Always very much family entertainment.

It was the Wicked Witch of the East. You obviously missed the feet curling up and disappearing and the Ruby Slippers appearing on Clara’s feet. She used at the end when she said “There’s no place like Tardis…No Places like Tardis…”

Yeah, there’s a whole bunch of iterations of the Doctor trying and failing before finally getting it right.

One iteration of the Doctor is crushed under the Tardis.

Another iteration makes it out safely but gets incinerated by the Eye of Harmony.

One iteration throws the magno-grab remote control through the rift but Clara picks it up and doesn’t realize what it’s for.

One iteration goes through the rift himself to make sure the next iteration of the Doctor gets the remote.

And the final iteration gets the remote and turns off the magno-grab before the engines explore.

Each time through the Doctor uses a little bit of information from the future to make it a little further along through the sequence. However, we’re following the adventures of the second to last iteration, so we have to reconstruct what must have happened to the earlier iterations from glimpsed traces.

It’s very timey-whimey.

Wasn’t there a similar telescope in that one where it turns out the royal family are werewolves? Something to do with the founding of Torchwood as well, IIRC.

Possibly I’m conflating multiple episodes.

Have to say, I dislike the use of the reset button (call it whatever you want, it still stinks). Though I do wonder what’s up with that piece of paper that the Doc didn’t notice fluttering down towards the end. Pre-reset Clara sending a message about what she found out to post-reset Clara?

No, it’s the rag he threw in the air a couple of seconds before fluttering down slowly.

It’s the telescope from “Tooth and Claw” where Ten and Rose meet Queen Victoria, it does involve a werewolf (and kung-fu type monks in Scotland, of all places). At the end, Victoria founds Torchwood to guard against aliens and monsters. Yes, all that happened in one episode, you’re not conflating a bunch of them.

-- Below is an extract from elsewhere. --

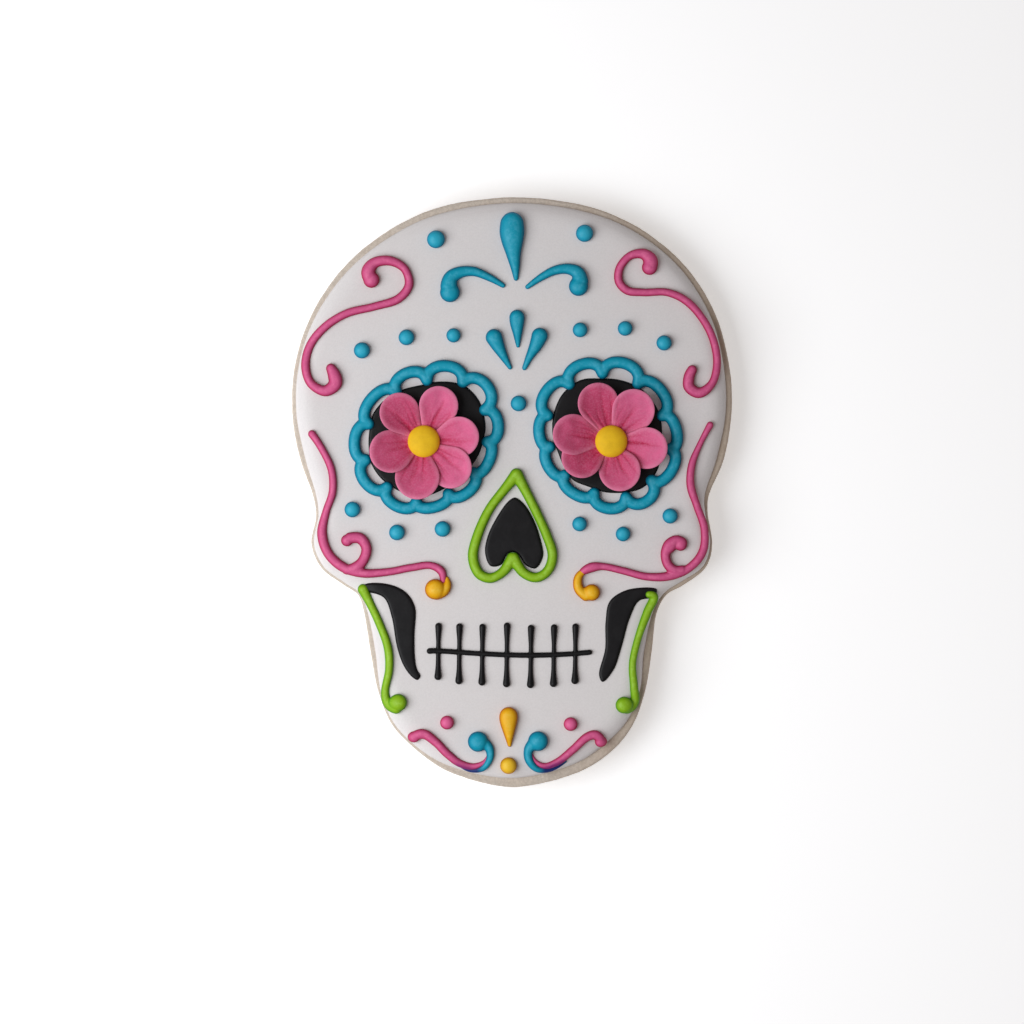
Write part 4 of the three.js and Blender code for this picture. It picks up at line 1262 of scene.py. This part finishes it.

It was good to hear the cloister bell again after so many years. Missed the swimming pool though. Must have blinked. My favorite tardis what Sylvester McCoy’s. The Victorian designed model (at least at the beginning of the movie. Don’t remember whether the one in the series was the same.).

Bob

The cloister bell rang in “Hide” too, I think, so twice in two weeks. Before that, it was probably “Turn Left.”

If the Doctor died in previous iterations how did time reset so he would get another chance at not dying?

Holy crap. If you’re right, this was the worst directed episode ever, and could, if directed competently, have been really fun.

I don’t get the whole cloister bell thing. Anyone care to fight my ignorance?

The Cloister Bell was an alarm bell located in the Cloister Room inside TARDISes. The Cloister Bell was used in the most serious emergencies, emergencies so grave that even the TARDIS itself (and its inhabitants) was in danger. Its distinctive, sonorous, ringing sound resembled that of a large church bell. It could be answered by anyone inside the TARDIS. Cloister Bell | Tardis | Fandom

Time didn’t reset. It’s leaking backwards and forwards through the crack. They can see past and future versions of themselves. But they can use that information to avoid particular futures by avoiding the circumstances that bring those futures about. For example, when they’re in the room with the Eye of Harmony the doctor orders the brothers not to stand next to each other because he can see that the future incinerated versions of them are fused together.

The “reset button” wasn’t a reset button. It was just the remote control for the magnetic grabber. The Doctor just had to figure out a way to get it back to a past version of himself BEFORE the engine room exploded. When the past version finally got it, he pushed it, turning off the grabber and setting the Tardis free.

This episode needs to be completely re-edited to match Hamster King’s version of the story. Especially as I think he’s nailed it, and it’s just Directorial incompetence that has made it so confusing and disappointing for so many.